Data excerpt:
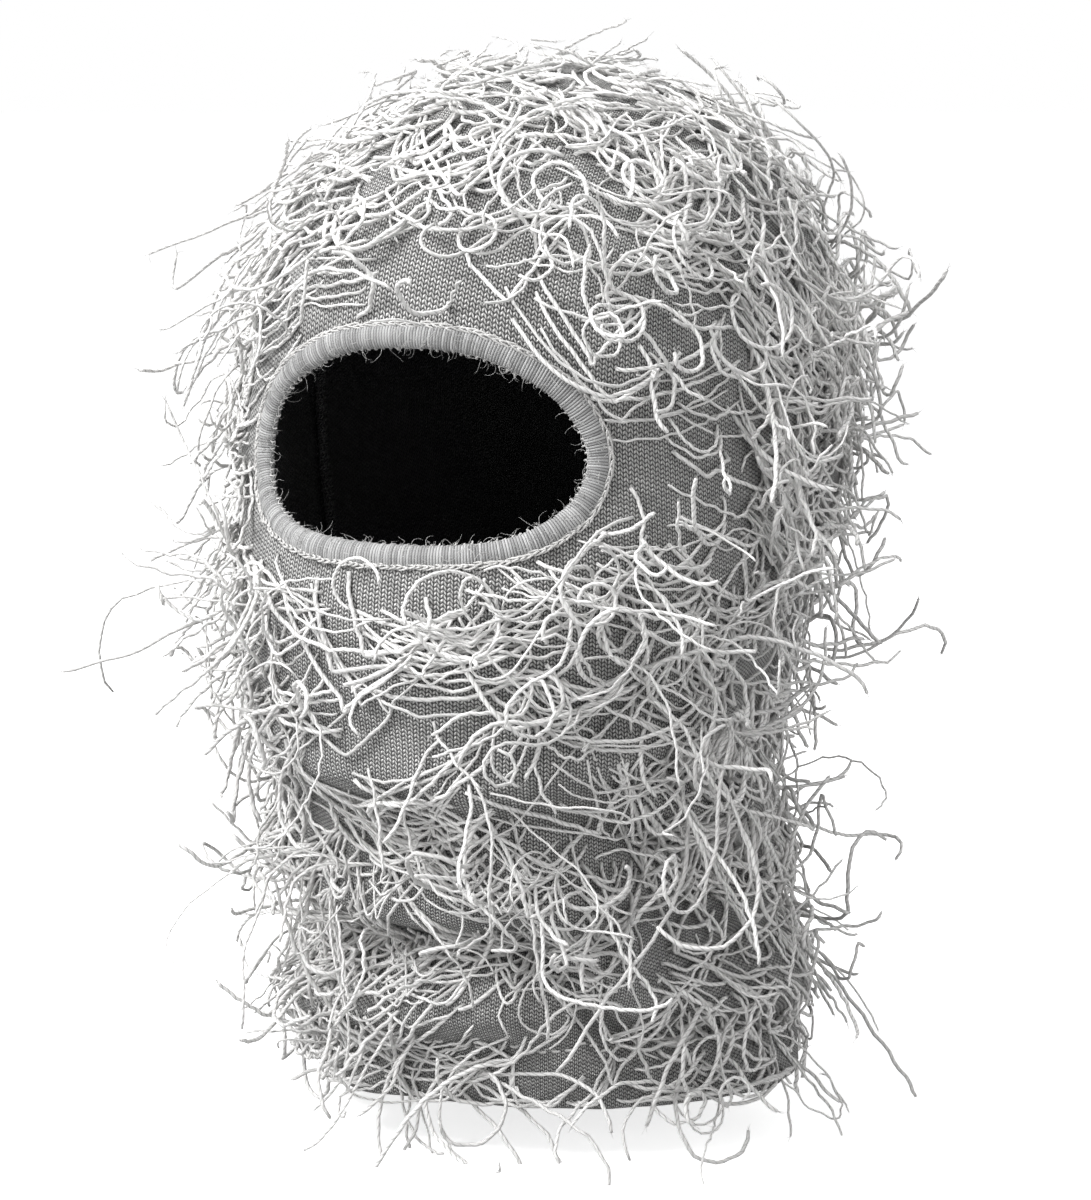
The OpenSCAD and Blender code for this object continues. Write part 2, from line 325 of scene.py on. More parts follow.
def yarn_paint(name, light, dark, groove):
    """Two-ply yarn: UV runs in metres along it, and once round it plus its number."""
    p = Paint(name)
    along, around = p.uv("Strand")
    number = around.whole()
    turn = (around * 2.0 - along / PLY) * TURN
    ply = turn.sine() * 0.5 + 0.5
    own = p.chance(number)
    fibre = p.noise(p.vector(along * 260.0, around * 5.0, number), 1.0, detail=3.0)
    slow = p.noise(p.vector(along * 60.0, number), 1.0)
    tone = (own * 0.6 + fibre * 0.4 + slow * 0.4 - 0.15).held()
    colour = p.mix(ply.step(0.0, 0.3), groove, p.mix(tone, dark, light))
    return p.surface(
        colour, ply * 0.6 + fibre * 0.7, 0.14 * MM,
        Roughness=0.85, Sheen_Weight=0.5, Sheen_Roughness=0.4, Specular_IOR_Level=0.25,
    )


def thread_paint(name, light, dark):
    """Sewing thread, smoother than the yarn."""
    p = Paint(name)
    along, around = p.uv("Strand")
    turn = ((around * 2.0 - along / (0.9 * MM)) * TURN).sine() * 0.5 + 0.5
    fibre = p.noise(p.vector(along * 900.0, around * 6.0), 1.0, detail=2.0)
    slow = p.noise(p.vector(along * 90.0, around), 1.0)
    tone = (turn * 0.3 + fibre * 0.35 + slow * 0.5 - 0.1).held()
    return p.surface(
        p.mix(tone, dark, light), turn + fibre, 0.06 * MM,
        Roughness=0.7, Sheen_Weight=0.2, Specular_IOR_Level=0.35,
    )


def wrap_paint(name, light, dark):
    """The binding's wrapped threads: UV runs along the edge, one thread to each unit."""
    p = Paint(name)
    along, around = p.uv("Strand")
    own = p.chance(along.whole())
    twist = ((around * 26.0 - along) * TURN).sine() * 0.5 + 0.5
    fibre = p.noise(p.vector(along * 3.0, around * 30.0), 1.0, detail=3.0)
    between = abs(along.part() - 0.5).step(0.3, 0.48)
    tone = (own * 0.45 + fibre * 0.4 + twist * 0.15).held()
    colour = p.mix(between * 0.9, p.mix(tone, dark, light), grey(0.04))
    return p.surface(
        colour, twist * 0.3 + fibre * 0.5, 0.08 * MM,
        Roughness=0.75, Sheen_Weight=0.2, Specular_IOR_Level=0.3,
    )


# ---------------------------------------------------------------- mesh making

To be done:
Find the lines with the string "part" and reproduce them.

Answer to the exercise:
The OpenSCAD and Blender code for this object continues. Write part 2, from line 325 of scene.py on. More parts follow.
    between = abs(along.part() - 0.5).step(0.3, 0.48)